Maudelle Shirek won't get her post office after all.

Ask a majority of congressmen on Capitol Hill, and they'll tell you the 94-year-old former vice mayor and city council member of Berkeley, Calif., is far too liberal for them to have approved naming Berkeley's U.S. postal facility the "Maudelle Shirek Post Office."

Such a designation, pushed hard by Rep. Barbara Lee, California Democrat, failed by a 215-190 vote.

So who is Maudelle Shirek, and why is her record so controversial?

The Republican Study Committee RSC calls our attention to past descriptions of Shirek, including when the San Francisco Chronicle labeled her "a giant in Bay Area leftist circles" who "traveled extensively on political missions, to Palestinian territories in protest of Israeli policies ... Nicaragua and Cuba, where she dined with Fidel Castro."

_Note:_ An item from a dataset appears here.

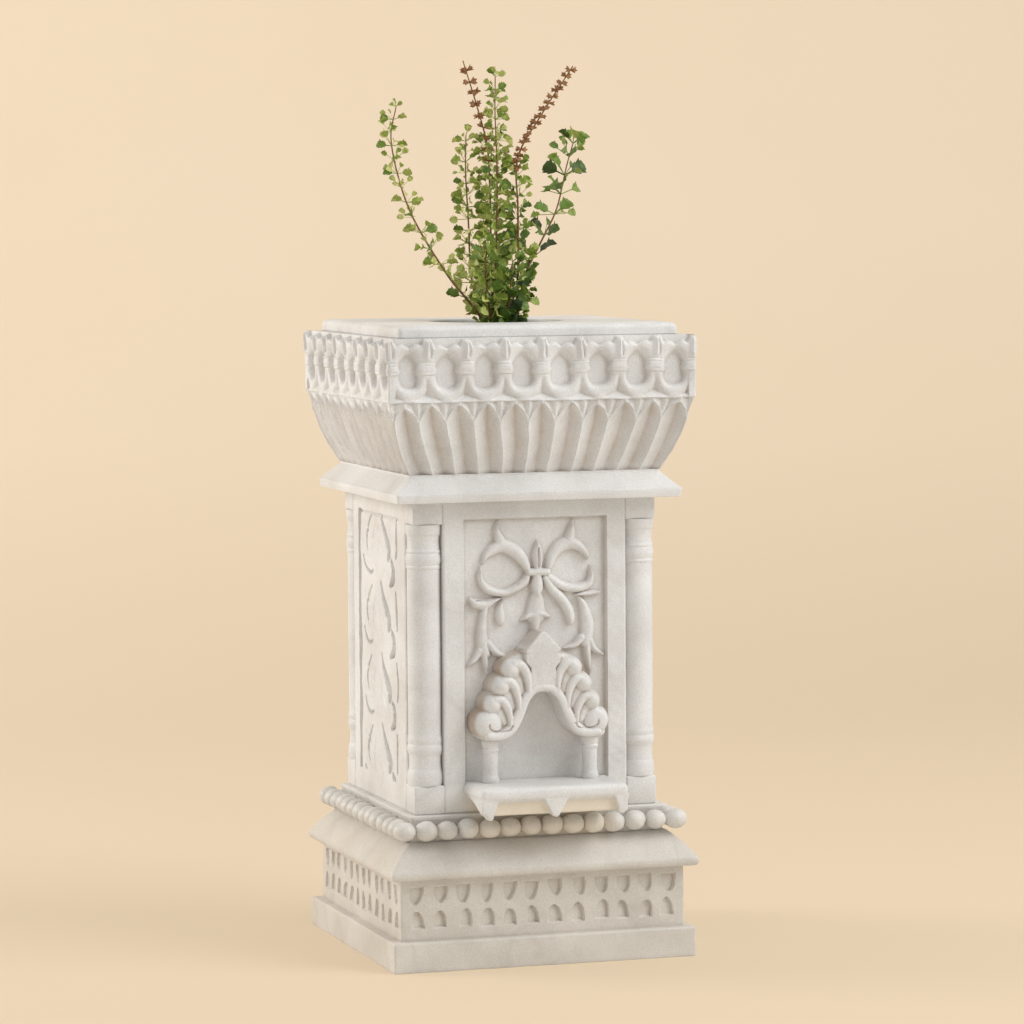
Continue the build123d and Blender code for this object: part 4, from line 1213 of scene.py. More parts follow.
# %% Corner posts
foot_block = block("foot_block", (-half_post, -half_post, panel_bottom), (half_post, half_post, column_foot), 1.6)
head_block = block("head_block", (-half_post, -half_post, column_head), (half_post, half_post, panel_top), 1.6)
web = block("web", (0, 0, column_foot - 1), (half_post, half_post, column_head + 1), 0.8)
post = joined("post", [turned("column", column_profile, 0, 0), foot_block, head_block, web])
post_places = {
    "corner_post_front_left": (-1, -1, 0),
    "corner_post_front_right": (1, -1, 90),
    "corner_post_back_right": (1, 1, 180),
    "corner_post_back_left": (-1, 1, 270),
}
for name, (x, y, degrees) in post_places.items():
    place = Matrix.Translation((x * post_axis, y * post_axis, 0)) @ Matrix.Rotation(radians(degrees), 4, "Z")
    marble_piece(copied(post, name + "_marble", place), name)
bpy.data.objects.remove(post)

# %% [markdown]
# ## The lamp niche
# A small shelf juts out for the lamp. Three tongues hang from its front with a thin apron behind
# them, its ends sweep up to the shaft, and two turned balusters stand on it. Boolean unions would
# leave hard inner corners. So the shelf is put together from blocks and remeshed as one skin,
# which blends them the way one piece of carved stone does.

# %% Tongues and ends
shelf_low, shelf_high = corners("niche_shelf")
shelf_half, shelf_top, shelf_front = shelf_high[0], shelf_high[2], shelf_low[1]
shelf_under = shelf_top - 13.0
tongue_front = shelf_front + 1.2  # set back from the slab's nose


def pendant(name, x, root, tip, drop, depth):
    """A tongue that hangs under the shelf's front, its sides curving in to a round tip."""
    line = [(0.5, 3.0), (0.5, 0.0), (0.43, -0.2), (0.32, -0.45), (0.24, -0.7)]
    sides = [(px * root, shelf_under + pz * (drop if pz < 0 else 1)) for px, pz in line]
    sides += [(tip / 2 * cos(a), shelf_under - drop + tip / 2 - tip / 2 * sin(a)) for a in np.linspace(0.15, pi / 2, 5)]
    front = [(x + px, tongue_front, pz) for px, pz in sides] + [(x - px, tongue_front, pz) for px, pz in sides[-2::-1]]
    piece = from_points(name, front, faces=[list(range(len(front)))])
    edit(piece, lambda: push_out((0, depth, 0)), face_outward)
    return piece


def end_fin(side, drop, length, thickness):
    """The wall under one end of the slab, deepest at the front and swept up to the shaft."""
    outer = side * (shelf_half - 0.8)
    inner = outer - side * thickness
    fin = block("fin", (min(outer, inner), tongue_front, shelf_under - drop),
                (max(outer, inner), shelf_front + length, shelf_under + 2), 1.2)
    modify(fin, "SUBSURF", subdivision_type="SIMPLE", levels=3, render_levels=3)
    points = read_points(fin)
    along = np.clip((points[:, 1] - shelf_front - 5) / (length - 8), 0, 1)
    lowest = shelf_under - drop * (1 - along) ** 1.7
    points[:, 2] = np.maximum(points[:, 2], lowest)
    move_points(fin, points)
    return fin


# %% Shelf
apron_front = shelf_front + 6.5
apron_drop = 13.6
slab = block("slab", (-shelf_half, shelf_front, shelf_under), (shelf_half, -shaft_half + 1, shelf_top), 5.2)
tail = block("tail", (-field_half + 0.4, -shaft_half - 3, field_bottom + 0.3),
             (field_half - 0.4, -shaft_half + 5.5, shelf_top), 0.8)
apron = block("apron", (-shelf_half + 4, apron_front, shelf_under - apron_drop),
              (shelf_half - 4, apron_front + 6, shelf_under + 2), 1.4)
parts = [slab, tail, apron, pendant("middle", 1, 23, 9, 16.5, 9)]
parts += [pendant("left", -shelf_half + 9.5, 16, 7, 17.5, 8), end_fin(-1, 12, 50, 5)]
parts += [pendant("right", shelf_half - 7, 14, 9, 16.5, 9), end_fin(1, 14, 50, 7)]
shelf = joined("niche_shelf_marble", parts)
modify(shelf, "REMESH", mode="VOXEL", voxel_size=0.9 * mm)
modify(shelf, "SMOOTH", iterations=6)
points = read_points(shelf)
points += 0.12 * unevenness(points, 22)[:, None] * np.array([1, 1, 0.4])
move_points(shelf, points)
smooth(shelf, 60)
points = read_points(shelf)
on_apron = smoothstep((shelf_under - 0.5 - points[:, 2]) / 2) * (points[:, 1] > apron_front - 1.2)
between = smoothstep((shelf_half - 9 - np.abs(points[:, 0])) / 2)
paint(shelf, "warmth", 0.5 * on_apron * between)  # painted warm bounce light on the shaded apron
marble_piece(shelf, "niche_shelf")

# %% Balusters
baluster_low, baluster_high = corners("niche_balusters")
baluster_x = baluster_high[0] - 8.5
baluster_y = (baluster_low[1] + baluster_high[1]) / 2
base, head = baluster_low[2], baluster_high[2]
baluster_profile = [(0.0, base)] + moulded(
    base,
    [(8.2, 0), (8.6, 2.5), (7.9, 6)],
    [(7.5, 6.5), (6.9, 12), (7.3, 22), (7.0, 29)],
    [(7.3, 29.5), (8.2, 31.5), (7.4, 33.5)],
    [(7.6, 34), (8.5, 37), (8.6, head - base)],
) + [(0.0, head)]
balusters = joined("niche_balusters_marble", [
    turned("baluster", baluster_profile, side * baluster_x, baluster_y) for side in (-1, 1)])
marble_piece(balusters, "niche_balusters")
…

Even while pushing 90, she signed an International Action Center petition blasting a newly elected President Bush "and his racist, anti-worker, anti-woman, anti-gay, anti-environment program," which "poses a grave danger to the people and the planet on many fronts."

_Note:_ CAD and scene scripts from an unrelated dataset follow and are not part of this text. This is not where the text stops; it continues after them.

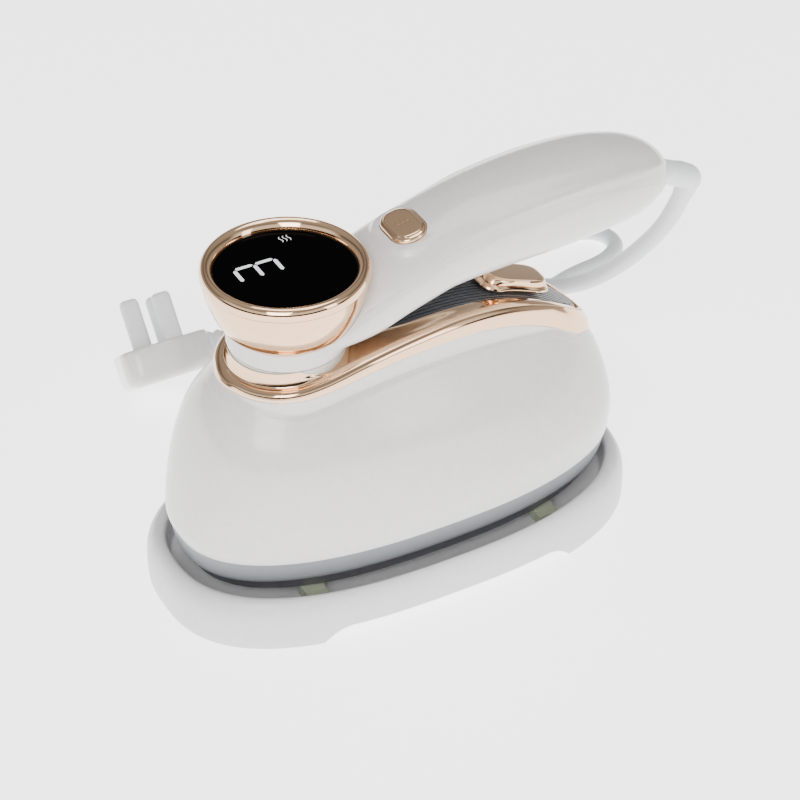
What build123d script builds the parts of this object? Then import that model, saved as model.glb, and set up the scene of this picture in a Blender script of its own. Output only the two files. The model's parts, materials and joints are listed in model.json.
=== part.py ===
from build123d import *
import os
from math import cos, sin, tan, pi, radians, copysign, sqrt

# Compact electric iron with a swivelling handle, standing in its rest tray.
# Frame: +Z up, +X from the display end to the cord end, floor at z = 0,
# origin under the middle of the iron and tray. All sizes in millimetres.

os.makedirs("parts", exist_ok=True)

# ---------------------------------------------------------------- driving dimensions
PIVOT_X = -50.0          # swivel axis of the handle, vertical
BODY_X = -9.0            # middle of the iron's body and soleplate
TRAY_X = -10.0           # middle of the rest tray
SECTION_POINTS = 28      # points on each lofted outline
OVAL_POWER = 2.4         # how square the sole, tray well and skirt ovals are
FIT = 0.05               # radial clearance of a running fit
GAP = 0.3                # clearance between bodies that don't touch
FAR = 300.0              # longer than the whole object, for cutting blocks
ABOVE_ALL = 170.0        # higher than the whole object

# Rest tray
TRAY_HALF_LENGTH, TRAY_HALF_WIDTH, TRAY_POWER = 93.2, 50.6, 2.6
TRAY_RIM_HALF_LENGTH, TRAY_RIM_HALF_WIDTH = 86.6, 45.8
TRAY_HEIGHT = 19.5
TRAY_FLOOR_LOW, TRAY_FLOOR_TOP = 7.5, 10.0
TRAY_WALL = 3.0
NOTCH_HEIGHT, NOTCH_TOP, NOTCH_FOOT = 6.0, 40.0, 50.0    # half lengths along X
TRAY_SIDE_SLOPE = 0.8    # the long sides lean in this much less than the ends
TRAY_LEVELS = [(0.0, 0.4), (6.0, 0.0), (12.0, 0.3), (16.5, 1.6), (18.8, 3.4), (TRAY_HEIGHT, 5.0)]
WELL_LEVELS = [(TRAY_FLOOR_TOP, 1.6), (15.0, 0.6), (TRAY_HEIGHT + 1.0, -0.2)]     # height, inset
PAD_LEDGE_Z, PAD_TOP_Z = 15.0, 19.0
PAD_SPOTS = ((-45.0, 34.2), (49.0, 33.3))     # distance from the body's middle, sole's half width
PAD_LENGTH, PAD_UPSTAND_LENGTH = 11.0, 8.0
PAD_LEDGE_WIDTH, PAD_LEDGE_INSET, PAD_UPSTAND_WIDTH, PAD_UPSTAND_OUT = 7.0, 3.0, 2.0, 1.4
FOOT_RADIUS, FOOT_HEIGHT = 6.0, 2.5
FOOT_X, FOOT_Y, FOOT_BOSS_RADIUS, FOOT_BOSS_OVERLAP = 60.0, 26.0, 7.5, 0.5

# Soleplate, heater and skirt
SOLE_HALF_LENGTH, SOLE_HALF_WIDTH, SOLE_THICKNESS = 81.0, 37.4, 5.0
SOLE_Z = PAD_LEDGE_Z
SOLE_CHAMFER = 1.2
STEAM_HOLE_RADIUS = 1.4
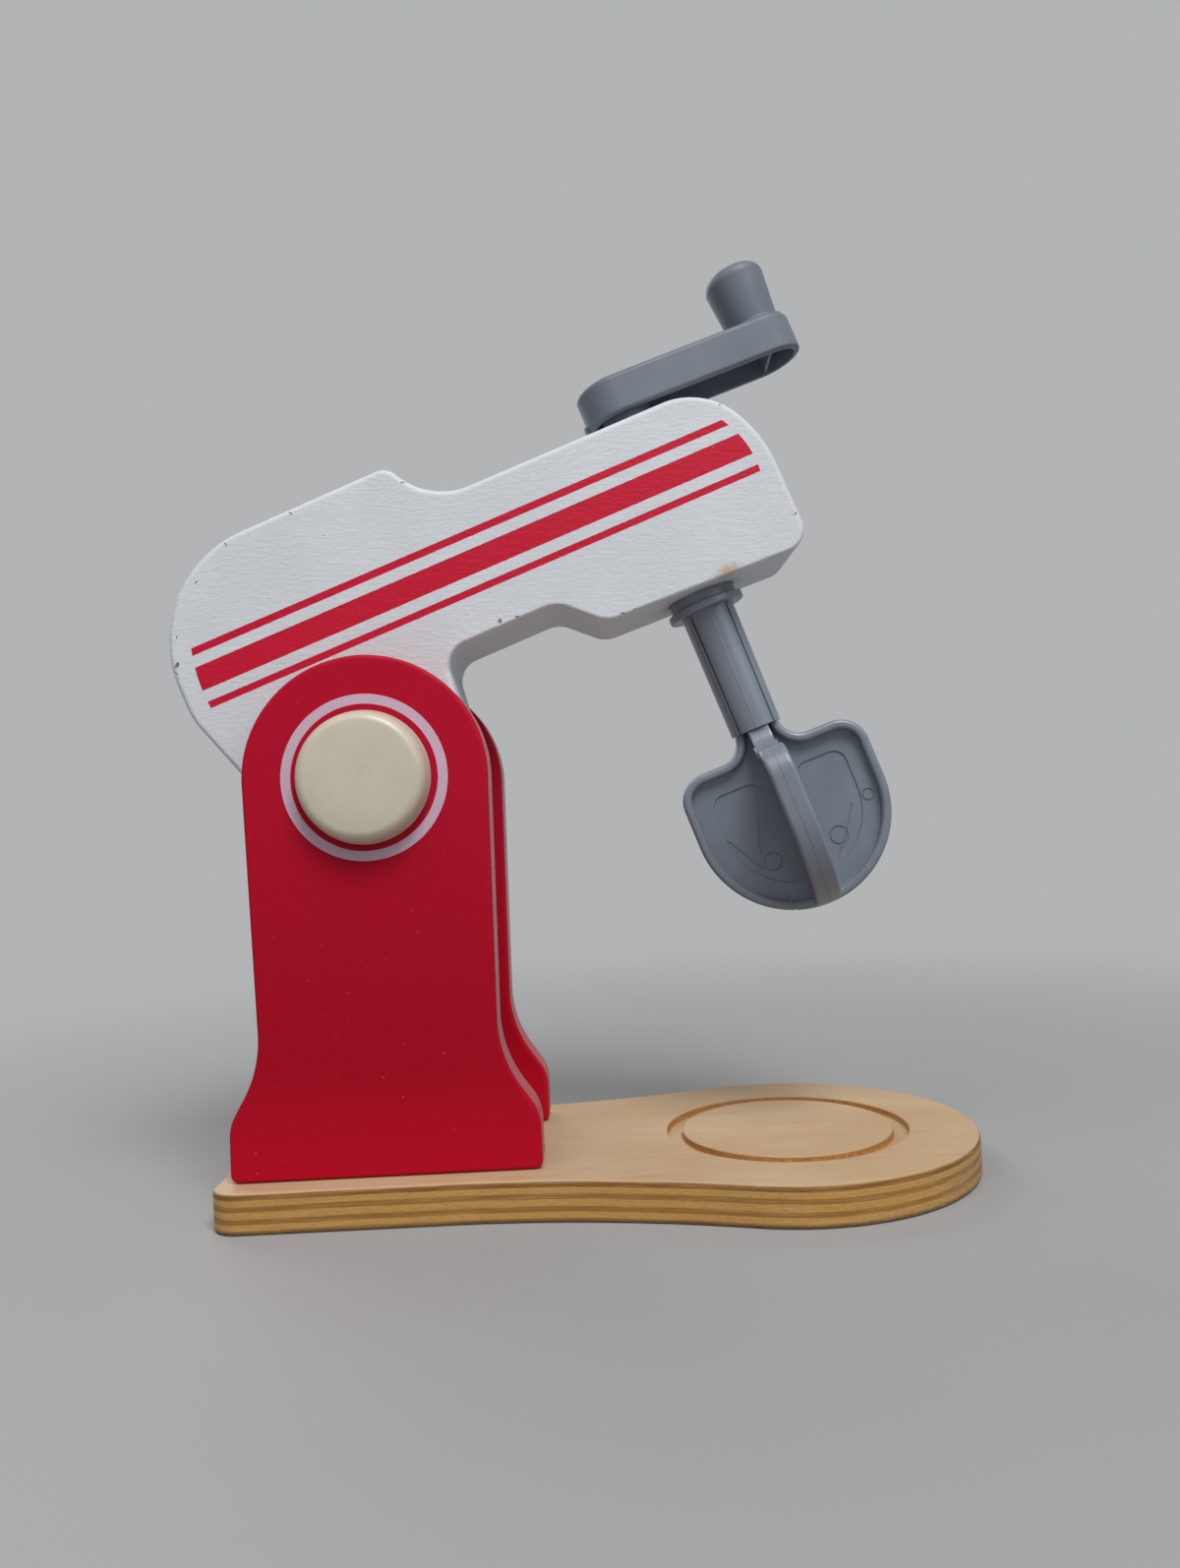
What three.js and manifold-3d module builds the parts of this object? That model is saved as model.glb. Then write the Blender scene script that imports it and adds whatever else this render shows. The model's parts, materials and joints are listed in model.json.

A native of Jefferson, Ark., Shirek moved to Berkeley in the 1940s.


Given massive waste and fraud associated with the use of government-issued credit cards, another potential disaster is on the horizon now that Hurricane Katrina legislation approved by the House increases the credit limit on government purchase and travel cards from $15,000 to $250,000.

Rep. Ted Poe, a Texas Republican and former judge, can't help but recall 15 percent of 300 Department of Agriculture employees audited in 2003 who used Uncle Sam's credit cards to make personal purchases such as car payments and cash advances, spending $5.8 million in taxpayers' money.

And at the Pentagon, Air Force and Navy personnel were discovered in 2002 audits to have spent $73,950 at exotic dance clubs and/or for prostitutes, $102,400 for tickets to entertainment events and $48,250 on gambling, while others took ocean cruises (not on Navy ships) to the tune of $69,300 - and this was just in one recent 18-month period.

"If these examples were perpetrated with relatively low credit limits, imagine the fraud, waste and abuse that will take place now that the credit limit has increased 16 times its original limit," says Poe, who is introducing legislation to require that every government credit-card bill be posted on a specific agency's inspector general's Web site within 15 business days of the transaction.

Furthermore, he wants any federal employee caught abusing government credit cards to either be fired on the spot, forced to pay the bill or return the items.